I live in Sedgwick County, not that far from the deep injection wells that have been linked to earthquakes in Sumner and Harper Counties. Although I cannot prove it with the certainty necessary to pursue a legal claim, a house I own has suffered damage from these earthquakes -- the basement wall under the garage started to collapse shortly after the earthquakes started. As a result, I have looked into it rather extensively. I might note that even before earthquakes started to affect this area, I had done some research on the topic, as I have represented landowners in negotiating leases for oil exploration. Knowing that environmentalists had linked earthquakes to fracking in Oklahoma, I felt an obligation to my clients to advise them of potentially adverse consequences of leasing their property.

Hydraulic fracturing or fracking in the area does not cause earthquakes. Oil wells in northern Oklahoma and south central Kansas are around 5,000 feet deep. Deep injection wells for the disposal of fracking fluid are 10,000 feet or deeper. Earthquakes in the area occur at the depths of the deep injection wells, not at the depths at which fracking is done. Elsewhere in Oklahoma, the specific depths vary, but the earthquakes are occurring at the depths of the deep injection wells, not at the depths of the fracking. Further, where the State of Oklahoma has limited the disposal of fluid in the deep injection wells, earthquakes have been reduced or eliminated.

On the other hand, Occidental Chemical and its predecessors Vulcan Chemical and Frontier Chemical have had deep injection wells west of the town in which I was raised for more than 50 years that I am aware of, without incident. The underground formations in that area do not have faults that are affected by deep injection.

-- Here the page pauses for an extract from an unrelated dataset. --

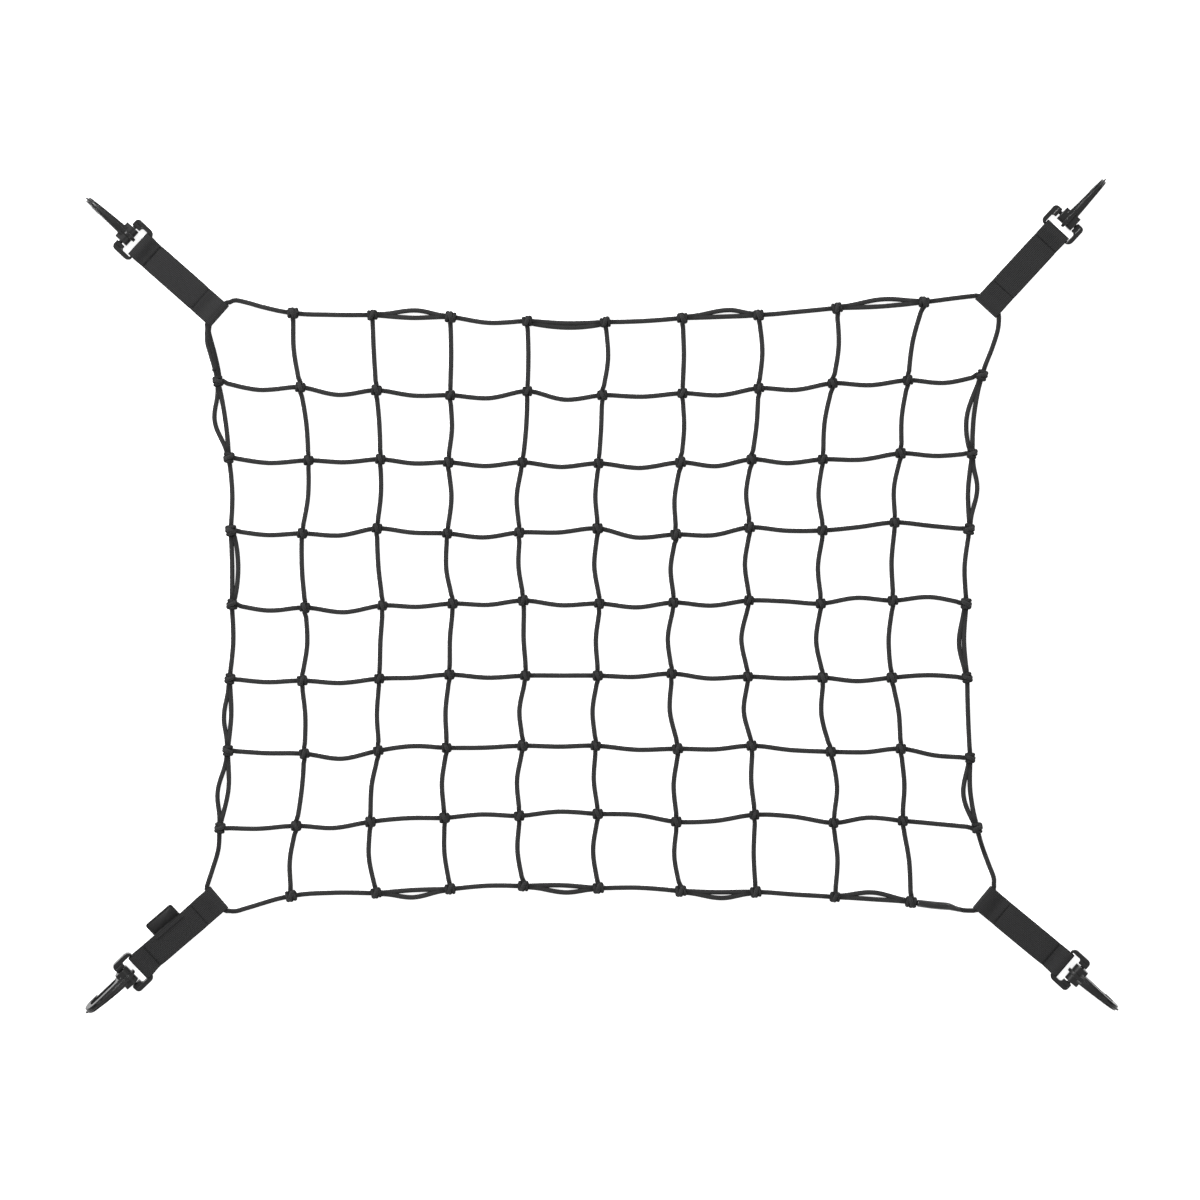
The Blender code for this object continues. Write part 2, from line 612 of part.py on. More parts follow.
def add_strap(corner):
    frame, length = strap_frame(corner)
    roll = math.radians(CORNERS[corner]["roll"])
    shape = bmesh.new()
    loops = {}
    for inset in (0.0, STRAP_THICKNESS):
        for side in (-1, 1):
            across = side * STRAP_WIDTH / 2
            loops[inset, side] = [
                shape.verts.new(twisted(along, across, height, length, roll))
                for along, height in strap_profile(length, inset)
            ]
    count = len(loops[0.0, -1])
    for index in range(count):
        following = (index + 1) % count
        for inset in (0.0, STRAP_THICKNESS):
            left, right = loops[inset, -1], loops[inset, 1]
            shape.faces.new((left[index], left[following], right[following], right[index]))
        for side in (-1, 1):
            out, into = loops[0.0, side], loops[STRAP_THICKNESS, side]
            shape.faces.new((out[index], out[following], into[following], into[index]))
    add_object(f"strap_{corner}", shape, "webbing", frame)


def add_label_tab():
    """The tab stands out of the upper edge of the lower left strap, where its right side is."""
    roll = math.radians(CORNERS["bl"]["roll"])
    rolled = Matrix.Translation((0.0, 0.0, edge_lift(roll))) @ Matrix.Rotation(roll, 4, "X")
    edge = -(STRAP_WIDTH / 2 + GAP)
    near = TAB_FROM_END + TAB_CORNER
    far = TAB_FROM_END + TAB_LENGTH - TAB_CORNER
    corner_y = edge - TAB_WIDTH + TAB_CORNER
    outline = [(TAB_FROM_END, edge)]
    outline += arc((near, corner_y), TAB_CORNER, 180, 270, TAB_CORNER_STEPS)
    outline += arc((far, corner_y), TAB_CORNER, 270, 360, TAB_CORNER_STEPS)
    outline.append((TAB_FROM_END + TAB_LENGTH, edge))
    shape = prism(outline, TAB_HEIGHT, TAB_HEIGHT + TAB_THICKNESS)
    add_object("label_tab", shape, "label", strap_frame("bl")[0] @ rolled)


# Hook bases, hooks and gates


def prism(outline, low, high):
    """A plan outline, as X and Y, extruded from one height to another."""
    shape = bmesh.new()
    bottom = [shape.verts.new((x, y, low)) for x, y in outline]
    top = [shape.verts.new((x, y, high)) for x, y in outline]
    shape.faces.new(bottom)
    shape.faces.new(top)
    for index in range(len(outline)):
        following = (index + 1) % len(outline)
        shape.faces.new((bottom[index], bottom[following], top[following], top[index]))
    return shape


def side_plate(outline, half_width):
    """A side outline, as X and Z, extruded to both sides by half_width(x)."""
    shape = bmesh.new()
    sides = []
    for side in (-1, 1):
        sides.append([shape.verts.new((x, side * half_width(x), z)) for x, z in outline])
        shape.faces.new(sides[-1])
    for index in range(len(outline)):
        following = (index + 1) % len(outline)
        left, right = sides
        shape.faces.new((left[index], left[following], right[following], right[index]))
    return shape


def cross_cylinder(radius, width):
    """A cylinder along Y."""
    angles = [2 * math.pi * (index + 0.5) / ROUND_SIDES for index in range(ROUND_SIDES)]
    outline = [(radius * math.cos(angle), radius * math.sin(angle)) for angle in angles]
    return side_plate(outline, lambda _: width / 2)


def arc(centre, radius, start, end, steps):
    """Points on an arc, from one angle in degrees to another."""
    points = []
    for step in range(steps + 1):
        angle = math.radians(start + (end - start) * step / steps)
        points.append((centre[0] + radius * math.cos(angle), centre[1] + radius * math.sin(angle)))
    return points


def hook_placing(corner):
    """Where the hook and its base lie: the strap's frame, the bar's place in it, and the tilts
    of the base and of the hook about the bar."""
    frame, length = strap_frame(corner)
    roll = math.radians(CORNERS[corner]["roll"])
    slide = CORNERS[corner]["slide"]
    low_side = -math.copysign(1.0, roll)  # the side of the hook that leans down
    knuckle_drop = -(low_side * KNUCKLE_WIDTH / 2 + slide) * math.sin(roll)
    nose_drop = -(low_side * hook_half_width(NOSE_REST_X) + slide) * math.sin(roll)
    bar_height = KNUCKLE_RADIUS * math.cos(roll) + knuckle_drop
    nose_depth = (bar_height - nose_drop) / math.cos(roll)
    nose_swing = math.hypot(NOSE_BOTTOM, NOSE_REST_X)
    hook_tilt = math.acos(nose_depth / nose_swing) - math.atan2(NOSE_REST_X, -NOSE_BOTTOM)
    eye_height = EYE_TOP / 2 * math.cos(roll) + edge_lift(roll)
    rear_reach = (-BASE_REAR - REAR_BAR_LENGTH / 2) * math.cos(roll)
    base_tilt = math.asin((bar_height - eye_height) / rear_reach)
    bar_y = -EYE_TOP / 2 * math.sin(roll)
    bar_place = Vector((length + STRAP_END_TO_BAR, bar_y, bar_height))
    bar = frame @ Matrix.Translation(bar_place) @ Matrix.Rotation(roll, 4, "X")
    base = bar @ Matrix.Rotation(-base_tilt, 4, "Y")
    hook = bar @ Matrix.Translation((0.0, slide, 0.0)) @ Matrix.Rotation(-hook_tilt, 4, "Y")
    return base, hook


def add_hook_base(corner, placing):
    """Two arms joined by the rear bar, which the webbing holds, and the front bar."""
    outer = BASE_WIDTH / 2
    window = BASE_WINDOW / 2
    throat = BASE_THROAT / 2
    rear_centre = (BASE_REAR + REAR_CORNER, outer - REAR_CORNER)
    front_centre = (BASE_FRONT - FRONT_CORNER, outer - FRONT_CORNER)
    window_angle = math.degrees(math.asin((window - rear_centre[1]) / REAR_CORNER))
    arm = arc(front_centre, FRONT_CORNER, 0, 90, FRONT_CORNER_STEPS)
    arm += arc(rear_centre, REAR_CORNER, 90, 180 - window_angle, REAR_CORNER_STEPS)
    arm += [(BASE_BOSS_REAR - BOSS_CHAMFER, window), (BASE_BOSS_REAR, window - BOSS_CHAMFER),
            (BASE_BOSS_REAR, throat), (BASE_FRONT, throat)]
    half = BASE_HEIGHT / 2
    base = add_object(f"hook_base_{corner}", prism(arm, -half, half), "hook_plastic", placing)
    mirrored = [(x, -y) for x, y in arm]
    other_arm = add_helper(f"base_arm_{corner}", prism(mirrored, -half, half), placing)
    bar_end = window + BAR_OVERLAP
    bar_front = BASE_REAR + REAR_BAR_LENGTH
    back = [(BASE_REAR + forward, window - inset) for forward, inset in BAR_BACK]
    bar = [(bar_front, -bar_end), (bar_front, bar_end), *back[::-1]]
    bar += [(x, -y) for x, y in back]
    half = REAR_BAR_HEIGHT / 2
    rear_bar = add_helper(f"base_rear_bar_{corner}", prism(bar, -half, half), placing)
    front = cross_cylinder(FRONT_BAR_RADIUS, BASE_THROAT + 4 * BAR_OVERLAP)
    front_bar = add_helper(f"base_front_bar_{corner}", front, placing)
    for helper in (other_arm, rear_bar, front_bar):
        boolean(base, helper, "UNION")


def hook_half_width(x):
    share = min(max((x - ROOT_X) / (TIP_X - ROOT_X), 0.0), 1.0)
    return (ROOT_WIDTH + (TIP_WIDTH - ROOT_WIDTH) * share) / 2


def metres(outline):
    return [(x * MM, z * MM) for x, z in outline]


def hook_outline():
    seat = arc(GATE_PIVOT, GATE_BARREL_RADIUS + GAP, *SEAT_ANGLES, SEAT_STEPS)
    front = metres(HOOK_ROOT + HOOK_SPINE + HOOK_TIP + HOOK_INNER)
    return front + seat + metres(HOOK_UNDERSIDE)


def add_hook(corner, placing):
    body = side_plate(hook_outline(), hook_half_width)
    hook = add_object(f"hook_{corner}", body, "hook_plastic", placing)
    knuckle_outline = arc((0.0, 0.0), KNUCKLE_RADIUS, *KNUCKLE_ANGLES, KNUCKLE_STEPS)
    knuckle_outline += metres(KNUCKLE_FRONT)
    knuckle_shape = side_plate(knuckle_outline, lambda _: KNUCKLE_WIDTH / 2)
    knuckle = add_helper(f"knuckle_{corner}", knuckle_shape, placing)
    rib = add_helper(f"rib_{corner}", side_plate(rib_outline(), rib_half_width), placing)
    bore_shape = cross_cylinder(FRONT_BAR_RADIUS + GAP, KNUCKLE_WIDTH + 2 * BORE_OVERHANG)
    bore = add_helper(f"bore_{corner}", bore_shape, placing)
    for helper in (knuckle, rib):
        boolean(hook, helper, "UNION")
    boolean(hook, bore, "DIFFERENCE")


def rib_half_width(x):
    share = min(max((x - RIDGE_NARROWS_X) / (TIP_X - RIDGE_NARROWS_X), 0.0), 1.0)
    return (RIB_WIDTH + (NUB_WIDTH - RIB_WIDTH) * share) / 2


def rib_outline():
    """The rib over the back and top of the knuckle and the ridge along the spine to the nub."""
    spine = [(x, z + RIDGE_HEIGHT) for x, z in metres(HOOK_SPINE[:-1])]
    under = [(x - RIDGE_BACK, z - RIDGE_HEIGHT) for x, z in metres(HOOK_SPINE[:-1])]
    start, end = RIB_ANGLES
    knuckle_back = arc((0.0, 0.0), RIB_RADIUS, start, end, RIB_STEPS)
    inner_back = arc((0.0, 0.0), KNUCKLE_RADIUS - RIB_DEPTH, end, start, RIB_INNER_STEPS)
    return knuckle_back + spine + metres(NUB) + under[::-1] + inner_back


def add_gate(corner, hook_matrix):
    """The tongue that closes the hook's mouth, with its origin on its pivot."""
    reach = GATE_TIP[0] - GATE_PIVOT[0]
    rise = GATE_TIP[1] - GATE_PIVOT[1]
    root = GATE_ROOT_THICKNESS / 2
    tip = GATE_TIP_THICKNESS / 2
    end = arc((reach - tip, rise), tip, -90, 90, GATE_TIP_STEPS)
    tongue = [(0.0, -root), *end, (0.0, root)]

    def half_width(x):
        share = min(max(x / reach, 0.0), 1.0)
        return (GATE_ROOT_WIDTH + (GATE_TIP_WIDTH - GATE_ROOT_WIDTH) * share) / 2

    placing = hook_matrix @ Matrix.Translation((GATE_PIVOT[0], 0.0, GATE_PIVOT[1]))
    gate = add_object(f"hook_gate_{corner}", side_plate(tongue, half_width), "hook_plastic", placing)
    barrel_shape = cross_cylinder(GATE_BARREL_RADIUS, GATE_ROOT_WIDTH)
    barrel = add_helper(f"gate_barrel_{corner}", barrel_shape, placing)
    boolean(gate, barrel, "UNION")


def main():
    clear_scene()
    for row in ROW_NAMES:
        add_row(row)
    for column in range(COLUMN_COUNT):
        add_column(column)
    add_edge_cord()
    add_links()
    add_splice_sleeve()
    for corner in CORNERS:
        add_strap(corner)
        base, hook = hook_placing(corner)
        add_hook_base(corner, base)
        add_hook(corner, hook)
        add_gate(corner, hook)
    add_label_tab()


main()
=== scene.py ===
import math
import random

import bmesh
import bpy
from mathutils import Matrix, Vector


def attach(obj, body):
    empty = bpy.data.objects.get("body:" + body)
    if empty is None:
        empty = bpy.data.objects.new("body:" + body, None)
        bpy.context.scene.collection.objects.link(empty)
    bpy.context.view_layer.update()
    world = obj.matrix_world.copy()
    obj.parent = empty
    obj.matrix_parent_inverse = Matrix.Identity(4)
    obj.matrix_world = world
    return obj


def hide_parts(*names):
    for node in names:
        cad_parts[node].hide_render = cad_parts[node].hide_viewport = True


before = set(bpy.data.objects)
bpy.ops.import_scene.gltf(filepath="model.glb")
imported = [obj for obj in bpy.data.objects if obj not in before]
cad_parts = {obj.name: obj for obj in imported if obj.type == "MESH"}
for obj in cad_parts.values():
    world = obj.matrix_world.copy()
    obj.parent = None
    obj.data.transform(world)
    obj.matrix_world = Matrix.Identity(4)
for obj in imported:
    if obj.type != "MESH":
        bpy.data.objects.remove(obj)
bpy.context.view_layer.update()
random.seed(7)

MM = 0.001
PIXEL = 0.9 * MM
ORIGIN_PIXEL = (601.31, 595.47)

# ---------------------------------------------------------------- camera

PICTURE_MIDDLE = 599.5
CAMERA_HEIGHT = 3.0
FIELD = 1.08  # metres of floor across the picture

lens = bpy.data.cameras.new("camera")
lens.angle = 2 * math.atan(FIELD / 2 / CAMERA_HEIGHT)


def linked(name, data):
    """A new object in the scene's collection."""
    obj = bpy.data.objects.new(name, data)
    bpy.context.scene.collection.objects.link(obj)
    return obj


camera = linked("camera", lens)
camera.location = ((PICTURE_MIDDLE - ORIGIN_PIXEL[0]) * PIXEL,
                   (ORIGIN_PIXEL[1] - PICTURE_MIDDLE) * PIXEL, CAMERA_HEIGHT)
bpy.context.scene.camera = camera

# ---------------------------------------------------------------- places, as in the part

CORD_RADIUS = 2.0 * MM
CORD_SHOWN = 2.2 * MM  # its radius with the fuzz of the braid
CORD_LOW = 2.2 * MM  # height of a cord's centre on the floor
KNOT_HEIGHT = 4.2 * MM  # height of the centre of a knot
CORD_IN_STRAP = 3.6 * MM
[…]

It appears the reason these deep injection wells cause earthquakes is the waste fracking fluid lubricating existing faults, many of which are not mapped, allowing them to slip centuries or even millennia before they would have had enough tension to slip naturally.

I do not pretend to know the depths of any fault lines in Douglas county. Eight hundred twenty feet seems quite shallow, but this would appear to be the real question.